An Empirical Study on Code Review Activity Prediction and Its Impact in Practice
Doriane Olewicki, Sarra Habchi, Bram Adams
TL;DR
This study tackles the problem of lengthy and uneven code-review processes by predicting which patch files will require comments, revisions, or constitute hot-spots. It evaluates two text-embedding families (BoW and encoder-based LLMs) and a suite of review-process features across five large datasets (three open-source and two closed-source), showing that combining content embeddings with process features consistently improves prediction performance, with median F1-scores reaching 40–62% and gains up to 9% over state-of-the-art baselines. A key finding is that hot-spot based file ordering—prioritizing files likely to need review activity—improves the distribution of attention to critical parts and increases the number and targeting quality of comments, though computation time for LLM embeddings is a practical bottleneck. The work provides practical guidance for deploying lightweight, feature-based representations and combining signals to enhance review efficiency, and it validates the potential of hot-spot prediction to accelerate software quality assurance in real-world settings.
Abstract
During code reviews, an essential step in software quality assurance, reviewers have the difficult task of understanding and evaluating code changes to validate their quality and prevent introducing faults to the codebase. This is a tedious process where the effort needed is highly dependent on the code submitted, as well as the author's and the reviewer's experience, leading to median wait times for review feedback of 15-64 hours.
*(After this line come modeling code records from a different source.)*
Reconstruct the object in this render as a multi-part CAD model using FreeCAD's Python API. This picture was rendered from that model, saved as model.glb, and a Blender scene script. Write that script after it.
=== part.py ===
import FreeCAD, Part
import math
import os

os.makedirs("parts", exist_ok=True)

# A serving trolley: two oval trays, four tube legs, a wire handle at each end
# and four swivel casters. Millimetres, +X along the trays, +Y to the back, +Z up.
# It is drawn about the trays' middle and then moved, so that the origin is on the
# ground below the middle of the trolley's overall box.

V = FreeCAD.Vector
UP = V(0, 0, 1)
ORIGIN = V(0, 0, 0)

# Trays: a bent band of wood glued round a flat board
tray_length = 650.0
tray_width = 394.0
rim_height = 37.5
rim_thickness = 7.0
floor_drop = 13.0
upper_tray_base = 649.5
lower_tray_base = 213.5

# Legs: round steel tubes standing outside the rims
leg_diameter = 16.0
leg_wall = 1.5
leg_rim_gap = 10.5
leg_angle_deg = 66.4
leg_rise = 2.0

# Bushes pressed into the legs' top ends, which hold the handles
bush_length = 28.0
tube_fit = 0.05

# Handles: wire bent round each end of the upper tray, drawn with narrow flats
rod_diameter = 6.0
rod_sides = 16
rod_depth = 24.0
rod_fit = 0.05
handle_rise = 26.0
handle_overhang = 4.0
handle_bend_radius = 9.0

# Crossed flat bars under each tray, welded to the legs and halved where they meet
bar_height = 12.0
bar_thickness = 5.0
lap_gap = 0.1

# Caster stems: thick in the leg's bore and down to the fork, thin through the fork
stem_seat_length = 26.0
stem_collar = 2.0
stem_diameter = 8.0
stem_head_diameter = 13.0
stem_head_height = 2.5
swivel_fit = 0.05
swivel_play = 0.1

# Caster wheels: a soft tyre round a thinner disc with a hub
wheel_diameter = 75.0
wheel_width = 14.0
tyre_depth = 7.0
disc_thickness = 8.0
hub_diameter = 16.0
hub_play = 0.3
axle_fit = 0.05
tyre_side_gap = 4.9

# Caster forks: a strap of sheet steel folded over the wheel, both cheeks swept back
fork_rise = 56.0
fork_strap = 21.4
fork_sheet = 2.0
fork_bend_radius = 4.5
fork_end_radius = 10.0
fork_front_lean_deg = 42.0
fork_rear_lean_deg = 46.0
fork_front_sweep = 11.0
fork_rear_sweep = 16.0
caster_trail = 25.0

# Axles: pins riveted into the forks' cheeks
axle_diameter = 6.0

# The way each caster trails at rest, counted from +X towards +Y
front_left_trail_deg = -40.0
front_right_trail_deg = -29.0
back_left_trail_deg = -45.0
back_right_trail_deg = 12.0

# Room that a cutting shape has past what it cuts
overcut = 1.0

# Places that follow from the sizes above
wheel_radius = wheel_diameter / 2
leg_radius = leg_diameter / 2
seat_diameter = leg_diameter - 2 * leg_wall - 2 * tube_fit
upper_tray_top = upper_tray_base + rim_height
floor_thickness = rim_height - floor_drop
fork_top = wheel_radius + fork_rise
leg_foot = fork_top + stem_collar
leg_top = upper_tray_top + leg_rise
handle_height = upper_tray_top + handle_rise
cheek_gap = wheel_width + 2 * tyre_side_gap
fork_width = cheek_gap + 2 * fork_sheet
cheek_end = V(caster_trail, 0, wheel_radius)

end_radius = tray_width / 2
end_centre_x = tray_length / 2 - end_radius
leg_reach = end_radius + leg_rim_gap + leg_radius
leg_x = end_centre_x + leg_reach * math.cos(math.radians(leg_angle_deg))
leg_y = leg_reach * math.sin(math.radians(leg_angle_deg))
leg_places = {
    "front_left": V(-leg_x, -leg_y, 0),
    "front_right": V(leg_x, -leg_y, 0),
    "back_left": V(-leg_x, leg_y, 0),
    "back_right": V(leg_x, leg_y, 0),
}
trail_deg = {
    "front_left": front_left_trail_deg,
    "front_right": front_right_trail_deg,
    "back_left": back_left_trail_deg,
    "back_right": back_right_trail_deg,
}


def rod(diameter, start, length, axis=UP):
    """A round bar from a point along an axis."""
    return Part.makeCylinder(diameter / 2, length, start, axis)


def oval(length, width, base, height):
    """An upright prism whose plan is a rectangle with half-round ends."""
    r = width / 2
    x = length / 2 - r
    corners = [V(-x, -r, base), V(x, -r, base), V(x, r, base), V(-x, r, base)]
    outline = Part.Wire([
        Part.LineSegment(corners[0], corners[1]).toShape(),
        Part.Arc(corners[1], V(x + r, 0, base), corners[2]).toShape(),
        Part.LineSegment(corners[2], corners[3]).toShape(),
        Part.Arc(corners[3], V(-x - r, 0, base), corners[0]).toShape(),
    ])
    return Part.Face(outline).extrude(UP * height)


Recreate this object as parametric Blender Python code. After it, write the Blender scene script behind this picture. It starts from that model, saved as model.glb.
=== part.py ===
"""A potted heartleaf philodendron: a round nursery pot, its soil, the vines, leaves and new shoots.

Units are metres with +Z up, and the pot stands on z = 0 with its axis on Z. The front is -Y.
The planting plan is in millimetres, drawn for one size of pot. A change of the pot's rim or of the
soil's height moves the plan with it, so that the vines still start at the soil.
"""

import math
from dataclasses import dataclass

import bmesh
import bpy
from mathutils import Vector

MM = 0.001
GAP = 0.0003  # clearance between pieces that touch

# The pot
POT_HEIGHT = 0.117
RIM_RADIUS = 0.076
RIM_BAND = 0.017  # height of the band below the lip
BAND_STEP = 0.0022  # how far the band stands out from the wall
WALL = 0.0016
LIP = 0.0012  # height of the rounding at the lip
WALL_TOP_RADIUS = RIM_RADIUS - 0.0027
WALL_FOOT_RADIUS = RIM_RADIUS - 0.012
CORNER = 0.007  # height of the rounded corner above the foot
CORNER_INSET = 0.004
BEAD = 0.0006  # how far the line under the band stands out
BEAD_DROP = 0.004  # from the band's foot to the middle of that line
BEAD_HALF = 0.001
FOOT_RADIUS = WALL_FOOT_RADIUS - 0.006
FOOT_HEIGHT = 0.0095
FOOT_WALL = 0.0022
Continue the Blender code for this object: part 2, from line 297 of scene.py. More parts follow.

Through an initial user study carried with 29 experts, we found that re-ordering the files changed by a patch within the review environment has potential to improve review quality, as more comments are written (+23%), and participants' file-level hot-spot precision and recall increases to 53% (+13%) and 28% (+8%), respectively, compared to the alphanumeric ordering. Hence, this paper aims to help code reviewers by predicting which files in a submitted patch need to be (1) commented, (2) revised, or (3) are hot-spots (commented or revised). To predict these tasks, we evaluate two different types of text embeddings (i.e., Bag-of-Words and Large Language Models encoding) and review process features (i.e., code size-based and history-based features). Our empirical study on three open-source and two industrial datasets shows that combining the code embedding and review process features leads to better results than the state-of-the-art approach. For all tasks, F1-scores (median of 40-62%) are significantly better than the state-of-the-art (from +1 to +9%).